:: Material for the task

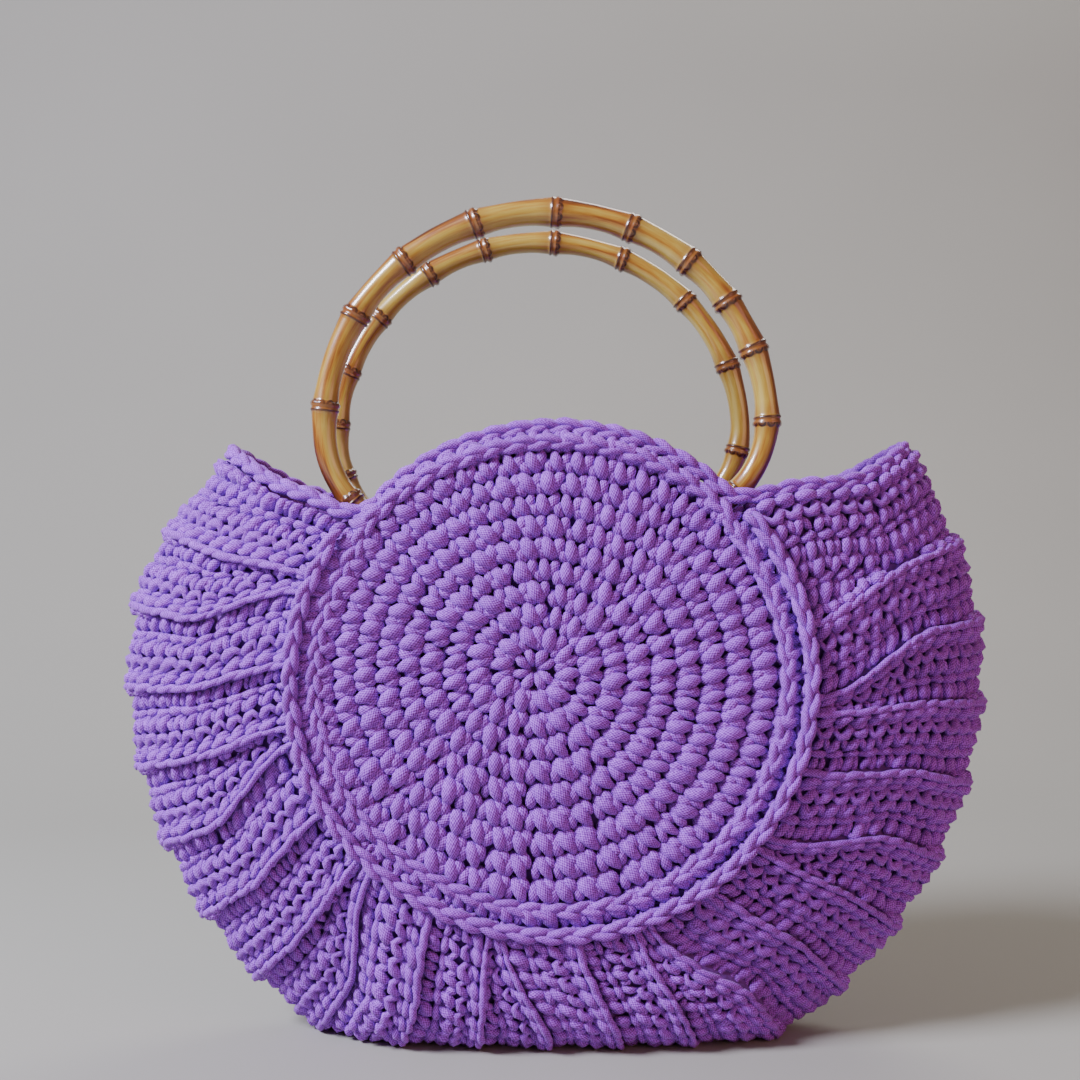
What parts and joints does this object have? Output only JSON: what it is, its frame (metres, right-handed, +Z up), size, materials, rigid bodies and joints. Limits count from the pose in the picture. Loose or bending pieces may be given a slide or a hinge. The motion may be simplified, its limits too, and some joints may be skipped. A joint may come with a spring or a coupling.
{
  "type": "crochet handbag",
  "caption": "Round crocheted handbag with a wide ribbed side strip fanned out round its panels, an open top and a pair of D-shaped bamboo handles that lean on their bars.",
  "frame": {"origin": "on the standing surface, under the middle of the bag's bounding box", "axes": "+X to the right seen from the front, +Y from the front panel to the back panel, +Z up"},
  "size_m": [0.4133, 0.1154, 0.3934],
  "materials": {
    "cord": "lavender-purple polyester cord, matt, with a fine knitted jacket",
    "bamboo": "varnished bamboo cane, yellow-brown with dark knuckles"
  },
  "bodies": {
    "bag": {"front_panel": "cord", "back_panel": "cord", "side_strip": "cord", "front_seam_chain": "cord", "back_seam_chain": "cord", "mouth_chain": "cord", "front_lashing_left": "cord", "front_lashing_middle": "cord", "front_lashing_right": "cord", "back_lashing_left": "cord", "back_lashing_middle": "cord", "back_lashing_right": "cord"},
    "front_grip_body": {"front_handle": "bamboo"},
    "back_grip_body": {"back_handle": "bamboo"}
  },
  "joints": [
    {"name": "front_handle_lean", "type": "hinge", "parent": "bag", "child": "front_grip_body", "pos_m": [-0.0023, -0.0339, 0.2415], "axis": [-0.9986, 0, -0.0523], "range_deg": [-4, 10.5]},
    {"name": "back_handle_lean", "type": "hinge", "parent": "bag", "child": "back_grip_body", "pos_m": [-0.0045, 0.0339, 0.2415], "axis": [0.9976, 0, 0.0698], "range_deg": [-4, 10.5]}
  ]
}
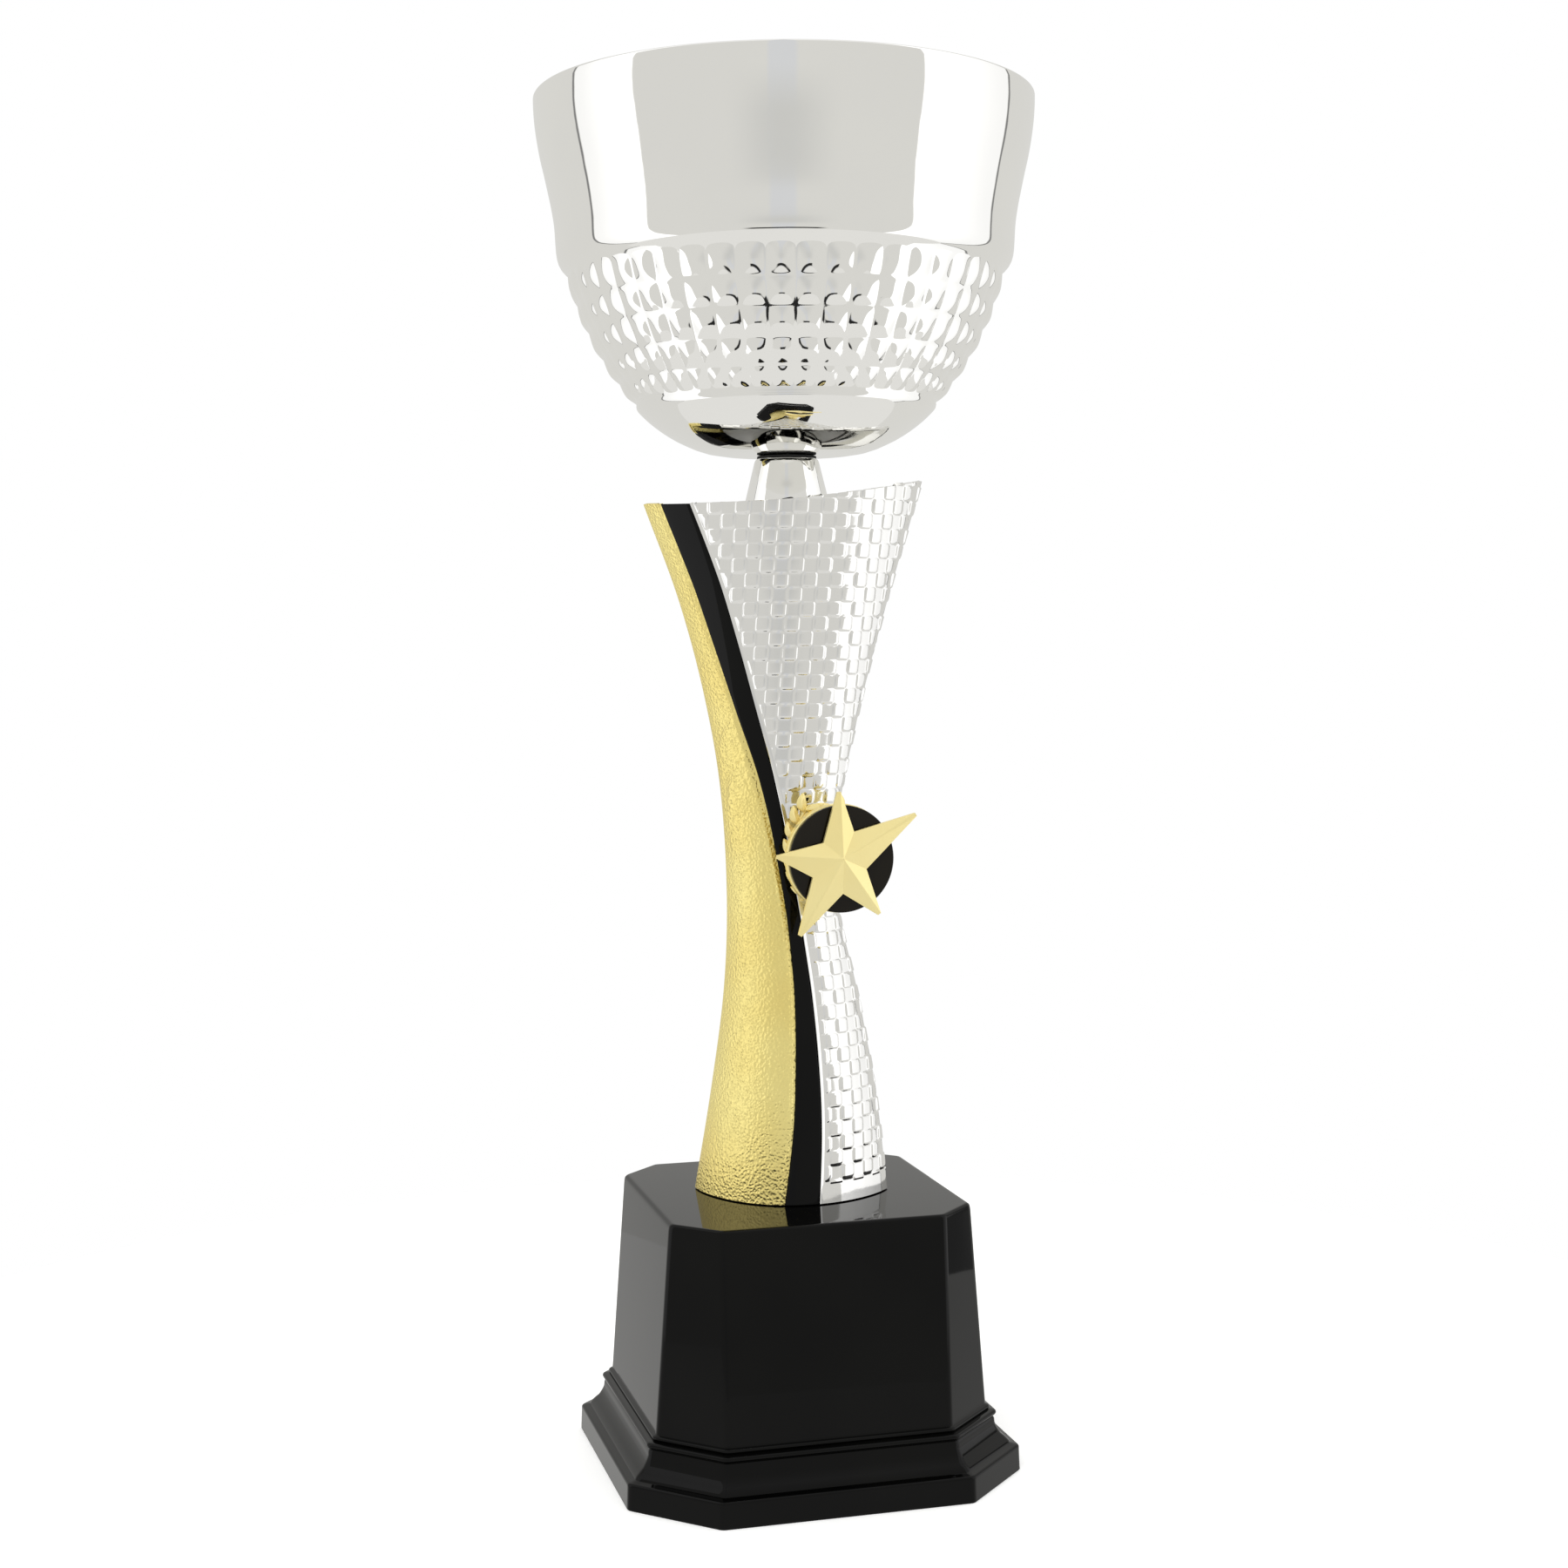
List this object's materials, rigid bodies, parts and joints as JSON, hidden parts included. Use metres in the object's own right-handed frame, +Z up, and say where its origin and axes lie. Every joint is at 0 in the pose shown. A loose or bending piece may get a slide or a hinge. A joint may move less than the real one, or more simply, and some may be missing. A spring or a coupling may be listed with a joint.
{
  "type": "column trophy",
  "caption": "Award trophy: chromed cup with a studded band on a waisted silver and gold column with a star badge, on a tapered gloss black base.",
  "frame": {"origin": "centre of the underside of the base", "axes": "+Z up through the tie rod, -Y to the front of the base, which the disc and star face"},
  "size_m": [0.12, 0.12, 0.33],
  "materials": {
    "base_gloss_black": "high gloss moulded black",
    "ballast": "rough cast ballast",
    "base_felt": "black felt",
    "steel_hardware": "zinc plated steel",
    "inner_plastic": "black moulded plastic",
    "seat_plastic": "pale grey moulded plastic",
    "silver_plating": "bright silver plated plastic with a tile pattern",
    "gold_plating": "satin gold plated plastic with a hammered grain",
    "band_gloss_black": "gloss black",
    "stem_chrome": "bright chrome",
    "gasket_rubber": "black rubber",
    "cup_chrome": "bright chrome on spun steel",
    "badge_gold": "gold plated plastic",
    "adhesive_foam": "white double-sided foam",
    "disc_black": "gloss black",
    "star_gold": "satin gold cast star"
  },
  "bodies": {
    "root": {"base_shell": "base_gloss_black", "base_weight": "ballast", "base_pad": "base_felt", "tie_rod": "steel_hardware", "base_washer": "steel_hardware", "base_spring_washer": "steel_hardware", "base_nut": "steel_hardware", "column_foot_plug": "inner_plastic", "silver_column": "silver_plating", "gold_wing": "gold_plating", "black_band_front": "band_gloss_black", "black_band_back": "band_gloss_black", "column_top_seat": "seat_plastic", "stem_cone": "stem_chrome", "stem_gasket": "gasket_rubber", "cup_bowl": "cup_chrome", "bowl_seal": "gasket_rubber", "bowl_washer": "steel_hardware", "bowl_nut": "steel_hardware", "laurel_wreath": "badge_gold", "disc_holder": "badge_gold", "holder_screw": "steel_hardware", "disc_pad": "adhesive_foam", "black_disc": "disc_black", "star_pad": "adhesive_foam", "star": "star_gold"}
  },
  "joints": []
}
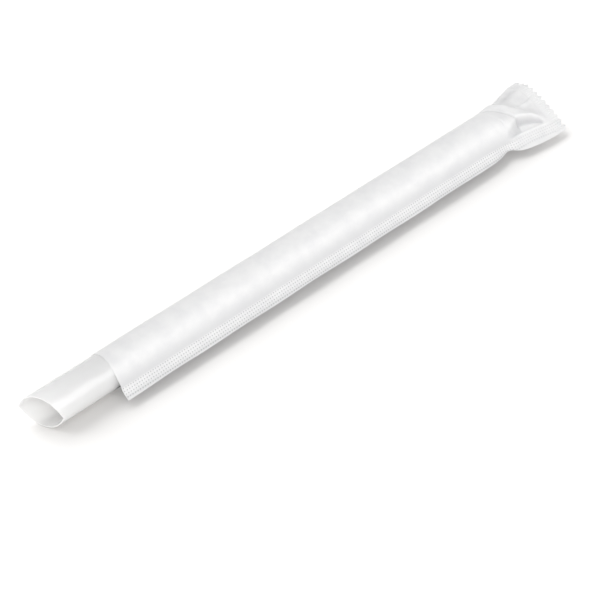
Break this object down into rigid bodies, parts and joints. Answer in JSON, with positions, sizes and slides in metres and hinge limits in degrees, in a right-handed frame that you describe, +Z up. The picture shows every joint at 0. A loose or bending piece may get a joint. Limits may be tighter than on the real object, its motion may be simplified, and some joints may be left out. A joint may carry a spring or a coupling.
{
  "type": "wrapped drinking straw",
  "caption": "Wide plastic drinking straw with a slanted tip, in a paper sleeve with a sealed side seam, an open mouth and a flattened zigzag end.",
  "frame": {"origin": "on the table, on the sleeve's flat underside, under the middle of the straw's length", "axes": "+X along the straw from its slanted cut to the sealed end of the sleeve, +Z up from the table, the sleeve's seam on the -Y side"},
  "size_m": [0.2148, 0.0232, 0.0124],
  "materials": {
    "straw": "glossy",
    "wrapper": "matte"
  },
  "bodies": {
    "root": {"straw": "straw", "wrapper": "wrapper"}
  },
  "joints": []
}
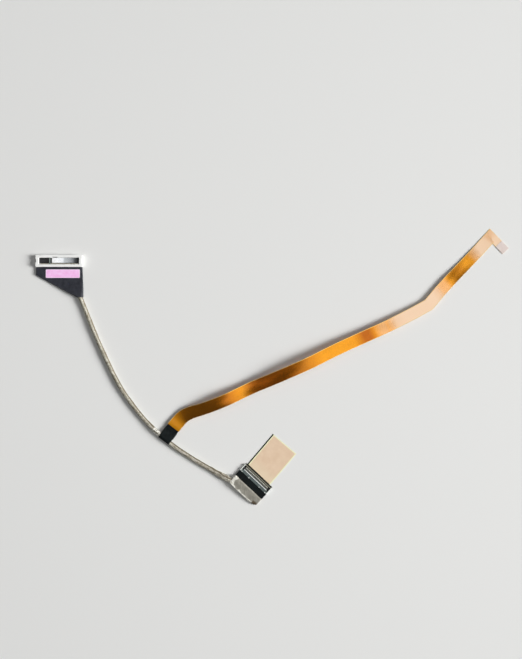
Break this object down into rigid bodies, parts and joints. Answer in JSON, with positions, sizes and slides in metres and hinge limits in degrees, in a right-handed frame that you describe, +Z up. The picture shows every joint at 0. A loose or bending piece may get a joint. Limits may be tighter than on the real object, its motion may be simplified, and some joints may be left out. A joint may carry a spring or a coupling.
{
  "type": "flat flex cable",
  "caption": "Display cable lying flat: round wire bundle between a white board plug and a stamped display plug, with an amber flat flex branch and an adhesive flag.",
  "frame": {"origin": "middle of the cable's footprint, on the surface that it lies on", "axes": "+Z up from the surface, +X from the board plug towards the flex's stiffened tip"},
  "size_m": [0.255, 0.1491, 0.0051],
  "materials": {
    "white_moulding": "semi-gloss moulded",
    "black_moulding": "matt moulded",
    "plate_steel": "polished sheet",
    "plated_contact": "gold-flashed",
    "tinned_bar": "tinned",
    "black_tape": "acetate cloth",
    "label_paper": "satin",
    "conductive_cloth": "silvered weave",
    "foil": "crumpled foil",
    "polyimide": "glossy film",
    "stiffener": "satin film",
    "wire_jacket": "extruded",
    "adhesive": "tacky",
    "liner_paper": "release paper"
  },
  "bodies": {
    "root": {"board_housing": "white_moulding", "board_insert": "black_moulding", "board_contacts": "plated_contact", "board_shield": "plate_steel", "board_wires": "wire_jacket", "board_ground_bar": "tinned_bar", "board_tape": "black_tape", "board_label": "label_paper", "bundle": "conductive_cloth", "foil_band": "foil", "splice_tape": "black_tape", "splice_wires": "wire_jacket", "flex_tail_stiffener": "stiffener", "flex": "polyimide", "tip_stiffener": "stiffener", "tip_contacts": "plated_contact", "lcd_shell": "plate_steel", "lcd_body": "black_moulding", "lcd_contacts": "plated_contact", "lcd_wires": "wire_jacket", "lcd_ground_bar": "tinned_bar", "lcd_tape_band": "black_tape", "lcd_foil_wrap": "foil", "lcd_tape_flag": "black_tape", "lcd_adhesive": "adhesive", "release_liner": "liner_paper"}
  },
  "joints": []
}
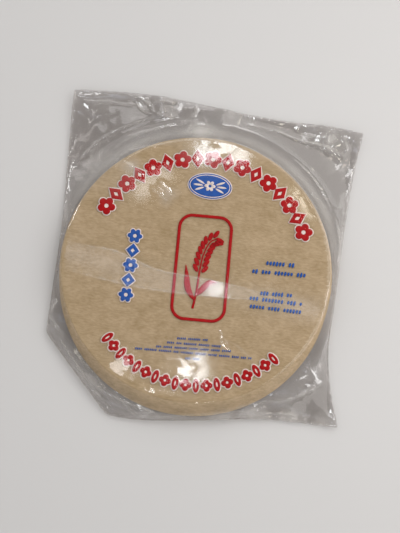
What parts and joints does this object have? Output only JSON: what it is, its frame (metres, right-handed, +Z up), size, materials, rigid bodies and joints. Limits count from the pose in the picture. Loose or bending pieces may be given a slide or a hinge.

::::

- _Aim_
Without including the pictures, reproduce all entries exactly.

- _Full response_
What parts and joints does this object have? Output only JSON: what it is, its frame (metres, right-handed, +Z up), size, materials, rigid bodies and joints. Limits count from the pose in the picture. Loose or bending pieces may be given a slide or a hinge. The motion may be simplified, its limits too, and some joints may be skipped. A joint may come with a spring or a coupling.
{
  "type": "crochet handbag",
  "caption": "Round crocheted handbag with a wide ribbed side strip fanned out round its panels, an open top and a pair of D-shaped bamboo handles that lean on their bars.",
  "frame": {"origin": "on the standing surface, under the middle of the bag's bounding box", "axes": "+X to the right seen from the front, +Y from the front panel to the back panel, +Z up"},
  "size_m": [0.4133, 0.1154, 0.3934],
  "materials": {
    "cord": "lavender-purple polyester cord, matt, with a fine knitted jacket",
    "bamboo": "varnished bamboo cane, yellow-brown with dark knuckles"
  },
  "bodies": {
    "bag": {"front_panel": "cord", "back_panel": "cord", "side_strip": "cord", "front_seam_chain": "cord", "back_seam_chain": "cord", "mouth_chain": "cord", "front_lashing_left": "cord", "front_lashing_middle": "cord", "front_lashing_right": "cord", "back_lashing_left": "cord", "back_lashing_middle": "cord", "back_lashing_right": "cord"},
    "front_grip_body": {"front_handle": "bamboo"},
    "back_grip_body": {"back_handle": "bamboo"}
  },
  "joints": [
    {"name": "front_handle_lean", "type": "hinge", "parent": "bag", "child": "front_grip_body", "pos_m": [-0.0023, -0.0339, 0.2415], "axis": [-0.9986, 0, -0.0523], "range_deg": [-4, 10.5]},
    {"name": "back_handle_lean", "type": "hinge", "parent": "bag", "child": "back_grip_body", "pos_m": [-0.0045, 0.0339, 0.2415], "axis": [0.9976, 0, 0.0698], "range_deg": [-4, 10.5]}
  ]
}
List this object's materials, rigid bodies, parts and joints as JSON, hidden parts included. Use metres in the object's own right-handed frame, +Z up, and say where its origin and axes lie. Every joint is at 0 in the pose shown. A loose or bending piece may get a slide or a hinge. A joint may move less than the real one, or more simply, and some may be missing. A spring or a coupling may be listed with a joint.
{
  "type": "column trophy",
  "caption": "Award trophy: chromed cup with a studded band on a waisted silver and gold column with a star badge, on a tapered gloss black base.",
  "frame": {"origin": "centre of the underside of the base", "axes": "+Z up through the tie rod, -Y to the front of the base, which the disc and star face"},
  "size_m": [0.12, 0.12, 0.33],
  "materials": {
    "base_gloss_black": "high gloss moulded black",
    "ballast": "rough cast ballast",
    "base_felt": "black felt",
    "steel_hardware": "zinc plated steel",
    "inner_plastic": "black moulded plastic",
    "seat_plastic": "pale grey moulded plastic",
    "silver_plating": "bright silver plated plastic with a tile pattern",
    "gold_plating": "satin gold plated plastic with a hammered grain",
    "band_gloss_black": "gloss black",
    "stem_chrome": "bright chrome",
    "gasket_rubber": "black rubber",
    "cup_chrome": "bright chrome on spun steel",
    "badge_gold": "gold plated plastic",
    "adhesive_foam": "white double-sided foam",
    "disc_black": "gloss black",
    "star_gold": "satin gold cast star"
  },
  "bodies": {
    "root": {"base_shell": "base_gloss_black", "base_weight": "ballast", "base_pad": "base_felt", "tie_rod": "steel_hardware", "base_washer": "steel_hardware", "base_spring_washer": "steel_hardware", "base_nut": "steel_hardware", "column_foot_plug": "inner_plastic", "silver_column": "silver_plating", "gold_wing": "gold_plating", "black_band_front": "band_gloss_black", "black_band_back": "band_gloss_black", "column_top_seat": "seat_plastic", "stem_cone": "stem_chrome", "stem_gasket": "gasket_rubber", "cup_bowl": "cup_chrome", "bowl_seal": "gasket_rubber", "bowl_washer": "steel_hardware", "bowl_nut": "steel_hardware", "laurel_wreath": "badge_gold", "disc_holder": "badge_gold", "holder_screw": "steel_hardware", "disc_pad": "adhesive_foam", "black_disc": "disc_black", "star_pad": "adhesive_foam", "star": "star_gold"}
  },
  "joints": []
}
Break this object down into rigid bodies, parts and joints. Answer in JSON, with positions, sizes and slides in metres and hinge limits in degrees, in a right-handed frame that you describe, +Z up. The picture shows every joint at 0. A loose or bending piece may get a joint. Limits may be tighter than on the real object, its motion may be simplified, and some joints may be left out. A joint may carry a spring or a coupling.
{
  "type": "wrapped drinking straw",
  "caption": "Wide plastic drinking straw with a slanted tip, in a paper sleeve with a sealed side seam, an open mouth and a flattened zigzag end.",
  "frame": {"origin": "on the table, on the sleeve's flat underside, under the middle of the straw's length", "axes": "+X along the straw from its slanted cut to the sealed end of the sleeve, +Z up from the table, the sleeve's seam on the -Y side"},
  "size_m": [0.2148, 0.0232, 0.0124],
  "materials": {
    "straw": "glossy",
    "wrapper": "matte"
  },
  "bodies": {
    "root": {"straw": "straw", "wrapper": "wrapper"}
  },
  "joints": []
}
Break this object down into rigid bodies, parts and joints. Answer in JSON, with positions, sizes and slides in metres and hinge limits in degrees, in a right-handed frame that you describe, +Z up. The picture shows every joint at 0. A loose or bending piece may get a joint. Limits may be tighter than on the real object, its motion may be simplified, and some joints may be left out. A joint may carry a spring or a coupling.
{
  "type": "flat flex cable",
  "caption": "Display cable lying flat: round wire bundle between a white board plug and a stamped display plug, with an amber flat flex branch and an adhesive flag.",
  "frame": {"origin": "middle of the cable's footprint, on the surface that it lies on", "axes": "+Z up from the surface, +X from the board plug towards the flex's stiffened tip"},
  "size_m": [0.255, 0.1491, 0.0051],
  "materials": {
    "white_moulding": "semi-gloss moulded",
    "black_moulding": "matt moulded",
    "plate_steel": "polished sheet",
    "plated_contact": "gold-flashed",
    "tinned_bar": "tinned",
    "black_tape": "acetate cloth",
    "label_paper": "satin",
    "conductive_cloth": "silvered weave",
    "foil": "crumpled foil",
    "polyimide": "glossy film",
    "stiffener": "satin film",
    "wire_jacket": "extruded",
    "adhesive": "tacky",
    "liner_paper": "release paper"
  },
  "bodies": {
    "root": {"board_housing": "white_moulding", "board_insert": "black_moulding", "board_contacts": "plated_contact", "board_shield": "plate_steel", "board_wires": "wire_jacket", "board_ground_bar": "tinned_bar", "board_tape": "black_tape", "board_label": "label_paper", "bundle": "conductive_cloth", "foil_band": "foil", "splice_tape": "black_tape", "splice_wires": "wire_jacket", "flex_tail_stiffener": "stiffener", "flex": "polyimide", "tip_stiffener": "stiffener", "tip_contacts": "plated_contact", "lcd_shell": "plate_steel", "lcd_body": "black_moulding", "lcd_contacts": "plated_contact", "lcd_wires": "wire_jacket", "lcd_ground_bar": "tinned_bar", "lcd_tape_band": "black_tape", "lcd_foil_wrap": "foil", "lcd_tape_flag": "black_tape", "lcd_adhesive": "adhesive", "release_liner": "liner_paper"}
  },
  "joints": []
}
What parts and joints does this object have? Output only JSON: what it is, its frame (metres, right-handed, +Z up), size, materials, rigid bodies and joints. Limits count from the pose in the picture. Loose or bending pieces may be given a slide or a hinge.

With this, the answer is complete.